A Slow Burn is Just Fine. I'm a very impatient man by nature. If something's going to happen I want it NOW. Hell on Wheels has managed to keep the narrative going by being patient and building the groundwork. The Swede isn't a major villain in season one so much as he's an annoyance. Well, one major thing happens and then guess what? He changed his outlook and all of a sudden he's a big problem. Let the people in the background develop, because eventually it's all going to bleed together and someone's gonna get hurt. And that's good for story.

In Oasis, my current Burning Wheel campaign I decided I was going to introduce the Children of Lilith, an all-male race of Lilith's children, into the campaign before the players had adequately defeated the werewolf threat that had been bubbling up for about ten sessions.  And before they solved the mystery of the Red Death, a plague that's been decimating the Iron Kingdoms. Now I have to tie the three threats together and make them one super threat. That's going to be a headache. Yay me.

When in Doubt, Conserve. It's pretty simple, actually: make your player's plans your plans. Want to introduce a death cult? Make sure at least one or two of the players' relationships are in the cult. Yes, I said in the cult. They might be fooled, they might not be, but that's not the point. You want people to have something at stake that's personal. It's always a better idea to use something that the players already know and have invested in than not, unless you're intentionally expanding the players' field of vision. Just make sure you actually need to introduce new elements, cause if you throw in too much you can get swamped very easily....

In Oasis this happened entirely by accident. The game had started with a riot. The lord of the city, Watcher Constantine, was a relationship of Vincent Durant, a slimy PC. A few sessions into the game and Vincent decided he was going to poison Watcher Constantine and take over the city. He decided he was going to do this with red zombie flesh. He wanted it done immediately so he did it himself and... Watcher Constantine became a blood lich. Instead of hating Vincent for poisoning him Constantine thanked Vincent for making him superior and opening up to Rahbarl, the archdemon beneath the city. Constantine then went on to further the riot that had been going on by murdering his way through the city, infecting people at a high rate. It took Joel with the Sword of Uriel to stop Constantine. I had a completely different idea in mind but, when Vincent's player handed me this low hanging branch, how could I not grab?

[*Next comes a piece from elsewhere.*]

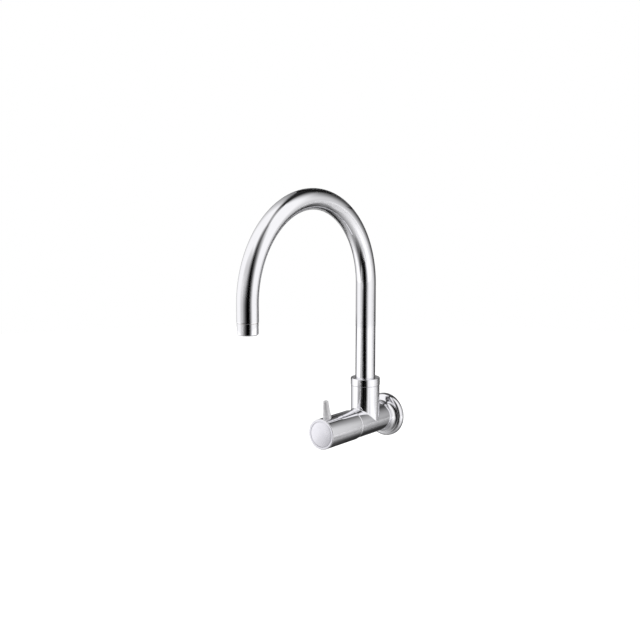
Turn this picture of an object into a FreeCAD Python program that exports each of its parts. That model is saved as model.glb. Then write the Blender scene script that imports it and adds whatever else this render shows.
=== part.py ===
"""Wall-mounted kitchen faucet: a quarter-turn valve in a tee, with a swan-neck swivel spout.

The origin is on the wall, at the middle of the wall flange's back face. +Y points into the
wall, +Z is up and the faucet reaches out along -Y. The valve lies on the Y axis, and the spout
swivels about the riser axis, which is parallel to Z and RiserOffset in front of the wall.
Lengths are in millimetres and angles in degrees.
"""
import FreeCAD, Part

import math
import os
import re

import Sketcher

os.makedirs("parts", exist_ok=True)
doc = FreeCAD.newDocument("WallFaucet")

# Driving dimensions: name, value, what it measures

SIZES = [
    ("RiserOffset", 41.5, "wall to the riser axis"),
    ("RunningClearance", 0.05, "radial gap of a shaft that turns in its bore"),
    ("SeatClearance", 0.05, "gap between two fixed pieces that are assembled by hand"),
    ("SealClearance", 0.02, "gap left at each side of a rubber ring"),
    ("ShadowGap", 0.25, "visible seam between two chromed pieces"),
    ("Overrun", 5, "how far a cut or a blank runs past the face that bounds it"),
    # tee
    ("BarrelDiameter", 32, "outside of the horizontal barrel"),
    ("BarrelReach", 26.4, "riser axis to the barrel's front face"),
    ("BarrelEdge", 0.4, "chamfer round the barrel's front face"),
    ("SocketHeight", 41, "barrel axis to the socket's top face"),
    ("SocketWall", 2.4, "wall of the socket round the collar's thread"),
    ("CrossingFillet", 1.2, "cast rounding where the socket meets the barrel"),
    ("SocketThreadDepth", 13, "socket's top face to the ledge for the lower glide ring"),
    ("SocketBore", 20, "bore that the spout's ferrule turns in"),
    ("SocketBoreDepth", 11.5, "ledge to the bore's floor"),
    ("BoreLeadIn", 0.8, "chamfer at the mouth of the socket bore"),
    ("RiserPort", 14, "water way from the valve chamber to the socket"),
    ("ChamberDiameter", 24, "valve chamber in the barrel"),
    ("HeadThreadStep", 0.5, "chamber's wall up to the thread that takes the valve head"),
    ("HeadThreadDepth", 10, "length of that thread"),
    ("SeatSetback", 12, "valve seat behind the riser axis"),
    ("InletBore", 13, "water way through the tail"),
    ("TailDiameter", 20.955, "major diameter of the half inch pipe thread on the tail"),
    ("TailLength", 18, "tail behind the wall face"),
    ("TailChamfer", 1.2, "chamfer at the tail's end"),
    ("TailShoulder", 8, "wall to the shoulder where the tail starts"),
    # wall flange
    ("FlangeDiameter", 49, "rim of the wall flange"),
    ("FlangeRimWidth", 4.3, "straight part of the rim"),
    ("FlangeLipRadius", 2.5, "rounding of the rim's front edge"),
    ("FlangeNeckLength", 2, "straight neck in front of the flare"),
    ("FlangeWall", 1.4, "wall thickness of the flange"),
    ("SpigotStep", 1.5, "barrel's outside down to the spigot that carries the flange"),
    ("FlangeRingGroove", 2, "width of the ring groove in the spigot"),
    ("FlangeRingDepth", 1.7, "depth of the ring groove in the spigot"),
    ("GasketThickness", 2, "wall gasket inside the rim"),
    ("GasketWidth", 4.5, "radial width of the wall gasket"),
    # collar and swivel
    ("CollarStep", 0.3, "socket's outside up to the collar's"),
    ("CollarHeight", 8.6, "visible height of the collar"),
    ("CollarEdge", 0.8, "rounding of the collar's top edge"),
    ("CollarGap", 0.25, "gap between the collar and the turning tube"),
    ("GlideThickness", 1.2, "thickness of the nylon glide rings"),
    ("SwivelPlay", 0.06, "axial gap at each glide ring"),
    ("FerruleFlangeStep", 2.1, "tube's outside up to that of the flange that the collar traps"),
    ("FerruleFlangeGap", 0.4, "radial gap round that flange"),
    ("FerruleFlangeThickness", 3, "thickness of that flange"),
    ("FerruleBore", 14, "water way through the ferrule"),
    ("FerruleSpigotLength", 8, "part of the ferrule brazed inside the tube"),
    ("FerruleEndGap", 0.6, "ferrule's lower end above the floor of its bore"),
    ("FerruleRingDepth", 1.7, "depth of the ferrule's ring grooves"),
    ("FerruleRingGroove", 2.2, "width of the ferrule's ring grooves"),
    ("FerruleUpperRing", 4, "ledge to the upper ring groove"),
    ("FerruleLowerRing", 8.5, "ledge to the lower ring groove"),
    ("FerruleLeadIn", 0.7, "chamfer at the ferrule's lower end"),
    # spout
    ("TubeDiameter", 22, "outside of the spout tube"),
    ("TubeWall", 1.5, "wall of the spout tube"),
    ("ArchRadius", 98, "centre line of the swan neck"),
    ("ArchHeight", 153.7, "barrel axis to the springing of the arch"),
    ("OutletDrop", 17.35, "springing of the arch to the tube's end"),
    ("NozzleStep", 0.3, "tube's outside down to the aerator shell's"),
    ("NozzleLength", 12, "height of the aerator shell"),
    ("NozzleChamfer", 0.9, "chamfer round the mouth"),
    ("NozzleWall", 0.9, "wall of the aerator shell at its thread"),
    ("NozzleLip", 1, "thickness of the lip that holds the insert"),
    ("NozzleLipWidth", 2.3, "width of that lip"),
    ("OutletFittingWall", 1.65, "wall of the outlet fitting inside the tube"),
    ("OutletFittingLength", 8, "part of the outlet fitting brazed inside the tube"),
    ("InsertThickness", 2.9, "honeycomb insert of the aerator"),
    ("ScreenThickness", 0.5, "screen on top of the insert"),
    ("AeratorWasherThickness", 1.1, "rubber washer on top of the screen"),
    ("CellWidth", 1.9, "across the flats of a honeycomb cell"),
    ("CellPitch", 2.35, "spacing of the honeycomb cells"),
    ("ScreenCellWidth", 1.3, "across the flats of a hole in the screen"),
    # valve head
    ("HeadWall", 1.4, "wall of the valve head round the discs"),
    ("HeadBore", 16.2, "bore that holds the discs"),
    ("HeadBoreDepth", 21.2, "depth of that bore"),
    ("HeadSetback", 0.4, "valve head's rear end in front of the seat"),
    ("HeadLandLength", 5, "sealing land behind the thread"),
    ("HeadRingGroove", 2.2, "width of the ring groove in the land"),
    ("HeadRingDepth", 1.6, "depth of the ring groove in the land"),
    ("HexGap", 0.465, "gap round the corners of the valve head's hexagon"),
    ("HexThickness", 4, "thickness of the hexagon"),
    ("NeckDiameter", 17, "neck in front of the hexagon"),
    ("NeckLength", 4.6, "length of the neck"),
    ("WindowStart", 10.4, "seat to the rear edge of the side windows"),
    ("WindowLength", 7, "length of the side windows"),
    ("WindowWidth", 9, "width of the side windows"),
    ("SealThickness", 3.4, "rubber seat seal"),
    ("SealBore", 11.8, "opening of the seat seal"),
    ("DiscClearance", 0.1, "gap round the fixed ceramic disc"),
    ("MovingDiscClearance", 0.3, "gap round the moving ceramic disc"),
    ("DiscThickness", 3, "thickness of each ceramic disc"),
    ("PortInnerRadius", 1.9, "inner edge of the disc ports"),
    ("PortOuterRadius", 5.7, "outer edge of the disc ports"),
    ("PortHalfAngle", 40, "half the angle of a disc port"),
    ("KeyWidth", 2.6, "keys that hold or drive the discs"),
    ("KeyDepth", 1.2, "depth of a disc's key notches"),
    # spindle
    ("FootThickness", 2.5, "foot that drives the moving disc"),
    ("TabLength", 2, "length of the foot's drive tabs"),
    ("WaistDiameter", 8, "waist between the foot and the thrust collar"),
    ("ThrustDiameter", 13, "thrust collar"),
    ("ThrustThickness", 1.5, "thickness of the thrust collar"),
    ("GlideWasherThickness", 1, "slippery washer in front of the thrust collar"),
    ("JournalDiameter", 10, "part of the spindle that turns in the neck"),
    ("SpindleRingDepth", 1.4, "depth of the spindle's ring grooves"),
    ("SpindleRingGroove", 1.9, "width of the spindle's ring grooves"),
    ("SpindleRearRing", 4.3, "thrust step to the rear ring groove"),
    ("SpindleFrontRing", 9.8, "thrust step to the front ring groove"),
    ("FlattedDiameter", 8.8, "flatted part that carries the stop washer"),
    ("FlattedWidth", 7.4, "across the two flats"),
    ("FlattedLength", 4, "length of the flatted part"),
    ("SplineDiameter", 8, "over the splines"),
    ("SplineLength", 9.2, "length of the splines and of their insert"),
    ("SplineDepth", 0.45, "depth of a spline groove"),
    ("SplineWidth", 0.75, "width of a spline groove"),
    ("SplineCount", 20, "number of splines"),
    ("StopThickness", 1.9, "stop washer and stop blocks"),
    ("StopRingRadius", 6.1, "ring of the stop washer"),
    ("StopOuterRadius", 8.3, "reach of the washer's lugs and of the blocks"),
    ("StopLugAngle", 40, "angle that a lug takes"),
    ("TurnAngle", 90, "travel of the handle"),
    ("StopPlayAngle", 0.5, "play left at each end of the travel"),
    ("ClipThickness", 0.8, "spring clip in front of the stop washer"),
    ("ClipOuterRadius", 5.8, "outside of the spring clip"),
    ("ClipGrooveRadius", 3.5, "groove that holds the spring clip"),
    ("ClipGapAngle", 70, "opening of the spring clip"),
    # knob
    ("KnobDiameter", 33.4, "outside of the knob"),
    ("KnobGap", 0.3, "gap between the tee and the knob"),
    ("KnobReach", 80, "riser axis to the knob's front rim"),
    ("KnobEdge", 0.8, "rounding of the knob's front edge"),
    ("KnobRearEdge", 0.3, "chamfer of the knob's rear edge"),
    ("KnobRearWall", 1.8, "wall of the knob round the hexagon"),
    ("KnobStepGap", 0.6, "hexagon to the step inside the knob"),
    ("GuideDiameter", 23.9, "nylon ring that centres the knob"),
    ("GuideLength", 3, "length of the nylon ring"),
    ("GuideSetback", 0.9, "hexagon to the nylon ring"),
    ("WebGap", 0.2, "spindle's flatted part to the web inside the knob"),
    ("WebPlate", 2.6, "plate of the web in front of the spline insert"),
    ("InsertFlats", 12, "across the flats of the spline insert"),
    ("KnobRimWidth", 2.8, "rim of the knob round the front cap"),
    ("CapLedge", 1.1, "ledge under the front cap's edge"),
    ("CapThickness", 2.4, "edge of the front cap"),
    ("CapDome", 0.6, "crown of the front cap"),
    ("CapPlate", 1.2, "thickness of the plate under the crown"),
    ("CapSkirtLength", 5, "skirt behind the front cap"),
    ("CapSkirtWall", 2.6, "wall of the skirt"),
    ("CapRingDepth", 1.2, "depth of the skirt's ring groove"),
    ("CapRingGroove", 1.7, "width of the skirt's ring groove"),
    ("ScrewDiameter", 4, "thread of the handle screw"),
    ("ScrewHeadDiameter", 7, "head of the handle screw"),
    ("ScrewHeadHeight", 2.6, "height of that head"),
    ("ScrewHeadEdge", 0.3, "chamfer round that head"),
    ("ScrewHoleDiameter", 4.6, "hole for the screw in the knob's web"),
    ("ScrewLength", 13, "length under the head"),
    ("ScrewSocket", 2.5, "hexagon socket in the head"),
    ("ScrewSocketDepth", 1.5, "depth of that socket"),
    ("ScrewHoleDepth", 14, "threaded hole in the spindle"),
    # lever
    ("LeverSetback", 10.7, "knob's front rim to the foot of the lever pin"),
    ("LeverRise", 19.2, "knob's side to the tip of the lever pin"),
    ("LeverLean", 7.5, "forward lean of the lever pin"),
    ("LeverFootRadius", 4.5, "flared foot"),
    ("LeverFootEdge", 0.6, "straight edge round the foot"),
    ("LeverFlareRadius", 26, "hollow curve above the foot"),
    ("LeverShaftRadius", 2.85, "shaft above the flare"),
    ("LeverTipRadius", 2.15, "shaft at the tip"),
    ("LeverTipCrown", 1.2, "height of the rounded tip"),
    ("LeverFlareHeight", 8.5, "knob to the top of the flare"),
    ("LeverStubRadius", 2, "threaded stub in the knob's wall"),
]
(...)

A Well Fleshed Out Setting Makes All the Difference. This doesn't really mean if you know the grand history of the setting, although that might help. The following things seem to be the most important, going by Hell on Wheels: what's happened in the last five years, the sensate aspects of your immediate setting, and what the common class looks like. Because, if you have all three of those things down, you know what everyone around you has experienced recently, how it's impacted their immediate surroundings, and what they think about it. That alone will make the place feel real.

Yeah, I'm terrible at this aspect. More on that as I develop it more.

Most of being a GM seems to involve sitting back, taking what your players want, combining it with what you want, and allowing the dice to make it unpredictable. I definitely recommend gathering as much of your stuff from your players as possible and only adding things when you need to get stuff moving. Players provide really good raw material, it's up to you to kick them in the balls and make them choose a direction. You don't choose what they do for them, you just give them a good enough sting in the rear to make them jump. But the better you conserve, the more patient (but not sluggish!) you are, and the better you flesh out the immediate setting the easier it'll get for players to make a decision.